This site blows my mind

I think something in my head popped when I came across the website of the Nation Starch Food Innovation.

Their site lede is: “Enhancing the performance of foods around the world.”

Performance of foods? What?

I think National Starch, the company behind the site, stands as a good example of everything that has broken down as a result of the pervasive modern belief that our science and technology is going to be our salvation. In this company we have the idea that we can take food, turn it into chemicals, then make it into even better food, which even better food is contributing to a nation of expanding waistlines and ever increasing sedentary lifestyles.

Not to mention that, while science and technology is busy improving the performance of our food, the people growing it are steadily going bankrupt and, in some cases, starving while our economy pays the toll for all of the hidden costs in the form of stagnant wages, volatility, and under employment and our environment pays the toll with unchecked pollution, massive resource consumption, and a failure to maintain the system that was maintaining itself before we started jacking with it.

Now, some of you might take a step back from this post and say, “whoa, when did Dennis become a liberal?” The facts of the matter are that I am no more associated with modern liberalism or leftism than I have ever been, but I am also a realist, and I can see when things are broken and need to be fixed. Science and technology have provided us with many good things, but like most things, they are not the panacea for everything. Science and technology must take their place among a variety of considerations that we all have before us including faith, logic, and awareness of our surroundings.

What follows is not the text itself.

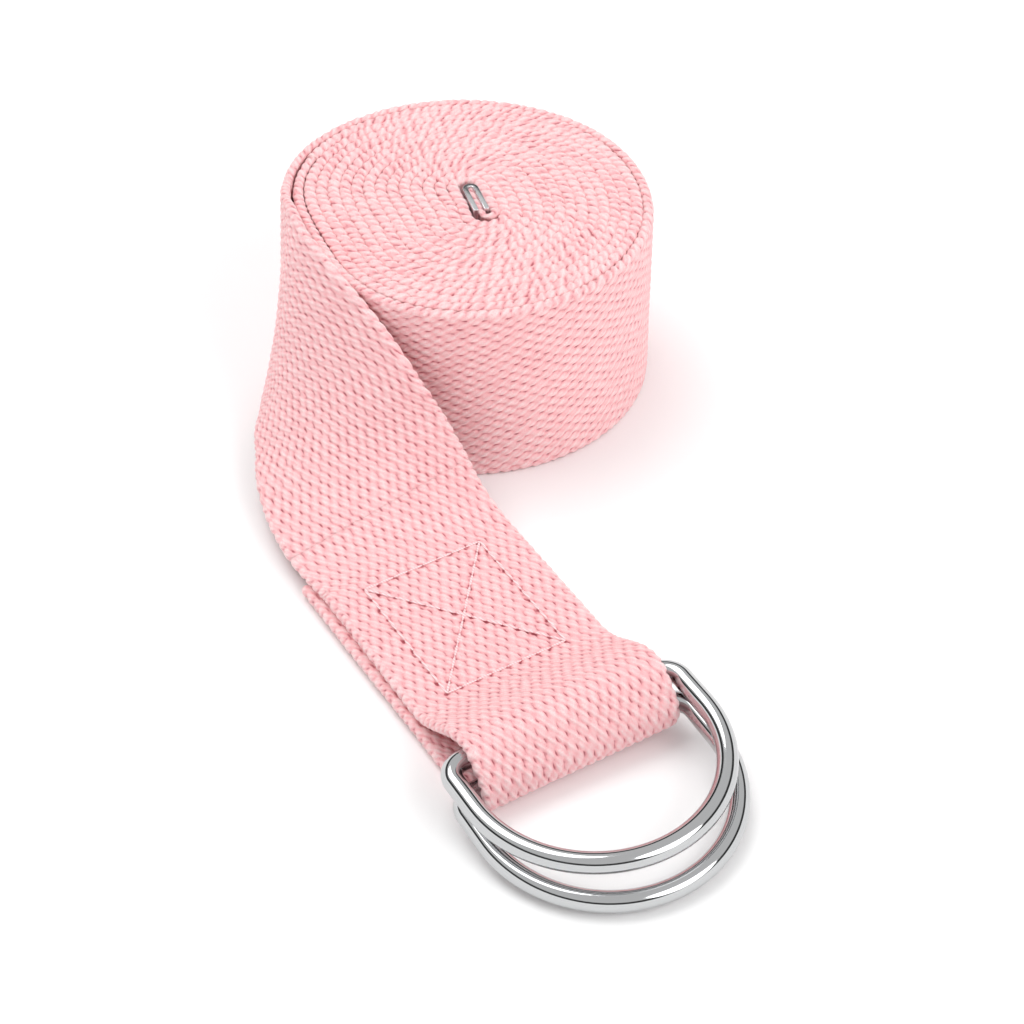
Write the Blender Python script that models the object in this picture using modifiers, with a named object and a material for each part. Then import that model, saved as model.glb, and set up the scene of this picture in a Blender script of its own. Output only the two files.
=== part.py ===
"""Stretching strap: a length of cotton webbing rolled up on edge, with a metal
tip on its inner end and two D-rings sewn into a loop at its outer end.

Metres, +Z up. The origin is on the underside of the roll, in the first turn of
webbing beside the metal tip. The sewn end lies towards -Y.
"""

import math

import bmesh
import bpy
from mathutils import Matrix, Vector

MM = 0.001

# Webbing
WEBBING_WIDTH = 38.0 * MM
WEBBING_THICKNESS = 1.8 * MM
TOUCH_GAP = 0.25 * MM          # between pieces that touch
CUT_GAP = 0.3 * MM             # between two lengths of the webbing at a bend

# Roll: a stadium-shaped spiral about the tip that eases into a near circle
TURN_SLACK = 0.57 * MM         # pitch beyond the webbing's thickness
ROLL_WHOLE_TURNS = 14
ROLL_LEAVES_AT = math.radians(167.0)
ROLL_END_OVAL = 0.4 * MM
TIP_ANGLE = math.radians(17.0)  # direction that the flat of the tip faces
TIP_CENTRE = Vector((2.45 * MM, 1.4 * MM, 0.0))
DENT_ANGLE = math.radians(204.0)
DENT_SPREAD = math.radians(36.0)
DENT_DEPTH = 0.14
STEPS_PER_TURN = 36

# Metal tip: a sheet strip folded over the cut end of the webbing
TIP_LENGTH = 9.3 * MM
TIP_SHEET = 0.4 * MM
TIP_BELOW_EDGE = 0.2 * MM
TIP_PROUD = 0.5 * MM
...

If one looks at a company like National Starch from perspectives other than science and technology, I do not believe that one can come away feeling anything other than like something tragic is missing from their whole idea of food and of people. Is food merely the fuel for a human machine? I do not believe so, and I am sad for you if you do.

All of this makes me that much more glad that I’m headed to the Second Street Market tomorrow to shop. I doubt any of the farmers there are concerned about the performance qualities of their food, but I know they care about it’s quality.